(begin)

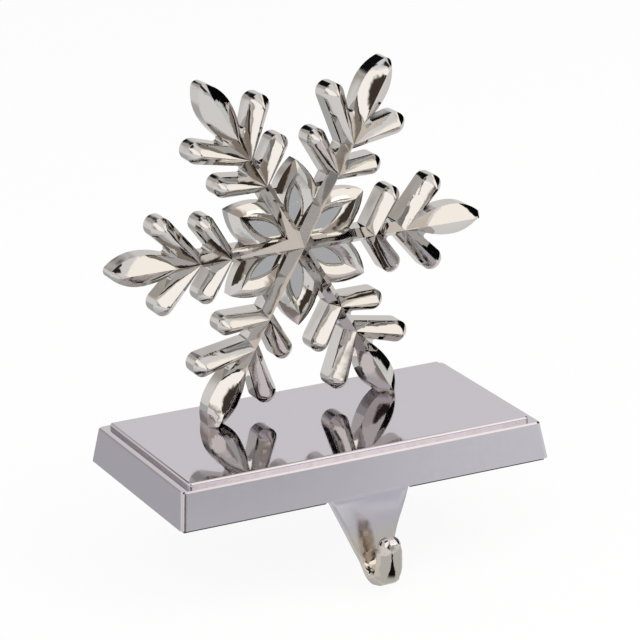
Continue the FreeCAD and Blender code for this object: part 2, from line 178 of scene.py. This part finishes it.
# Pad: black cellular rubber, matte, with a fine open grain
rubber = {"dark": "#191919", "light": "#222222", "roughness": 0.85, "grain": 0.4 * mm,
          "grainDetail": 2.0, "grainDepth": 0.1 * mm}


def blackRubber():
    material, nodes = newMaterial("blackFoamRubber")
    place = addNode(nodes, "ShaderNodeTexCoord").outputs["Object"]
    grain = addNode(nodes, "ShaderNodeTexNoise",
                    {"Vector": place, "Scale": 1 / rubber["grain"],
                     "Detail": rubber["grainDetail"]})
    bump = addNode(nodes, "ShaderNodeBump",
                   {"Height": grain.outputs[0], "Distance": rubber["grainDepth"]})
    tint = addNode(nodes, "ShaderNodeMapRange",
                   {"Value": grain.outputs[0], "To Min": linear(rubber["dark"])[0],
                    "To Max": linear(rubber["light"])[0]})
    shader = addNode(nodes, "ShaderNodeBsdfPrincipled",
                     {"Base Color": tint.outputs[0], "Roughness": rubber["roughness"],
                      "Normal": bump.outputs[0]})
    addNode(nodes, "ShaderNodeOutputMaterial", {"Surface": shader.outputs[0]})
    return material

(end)

> _Task_: Restate the data above word for word, please.

> _Output below_:
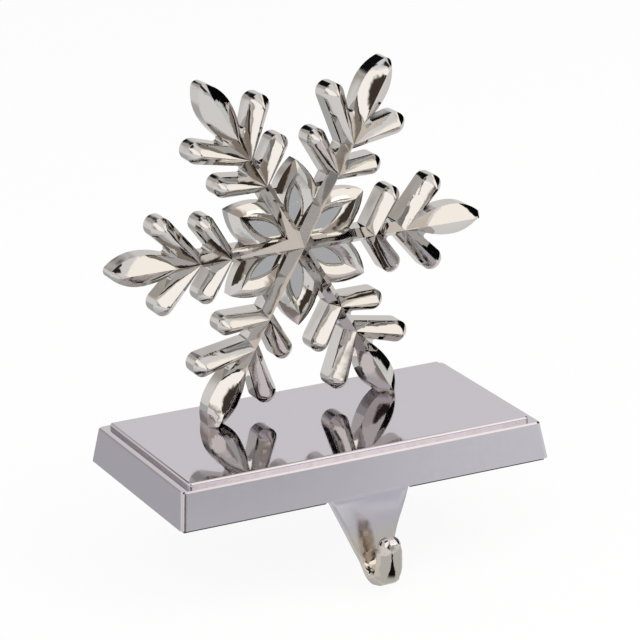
Continue the FreeCAD and Blender code for this object: part 2, from line 178 of scene.py. This part finishes it.
# Pad: black cellular rubber, matte, with a fine open grain
rubber = {"dark": "#191919", "light": "#222222", "roughness": 0.85, "grain": 0.4 * mm,
          "grainDetail": 2.0, "grainDepth": 0.1 * mm}


def blackRubber():
    material, nodes = newMaterial("blackFoamRubber")
    place = addNode(nodes, "ShaderNodeTexCoord").outputs["Object"]
    grain = addNode(nodes, "ShaderNodeTexNoise",
                    {"Vector": place, "Scale": 1 / rubber["grain"],
                     "Detail": rubber["grainDetail"]})
    bump = addNode(nodes, "ShaderNodeBump",
                   {"Height": grain.outputs[0], "Distance": rubber["grainDepth"]})
    tint = addNode(nodes, "ShaderNodeMapRange",
                   {"Value": grain.outputs[0], "To Min": linear(rubber["dark"])[0],
                    "To Max": linear(rubber["light"])[0]})
    shader = addNode(nodes, "ShaderNodeBsdfPrincipled",
                     {"Base Color": tint.outputs[0], "Roughness": rubber["roughness"],
                      "Normal": bump.outputs[0]})
    addNode(nodes, "ShaderNodeOutputMaterial", {"Surface": shader.outputs[0]})
    return material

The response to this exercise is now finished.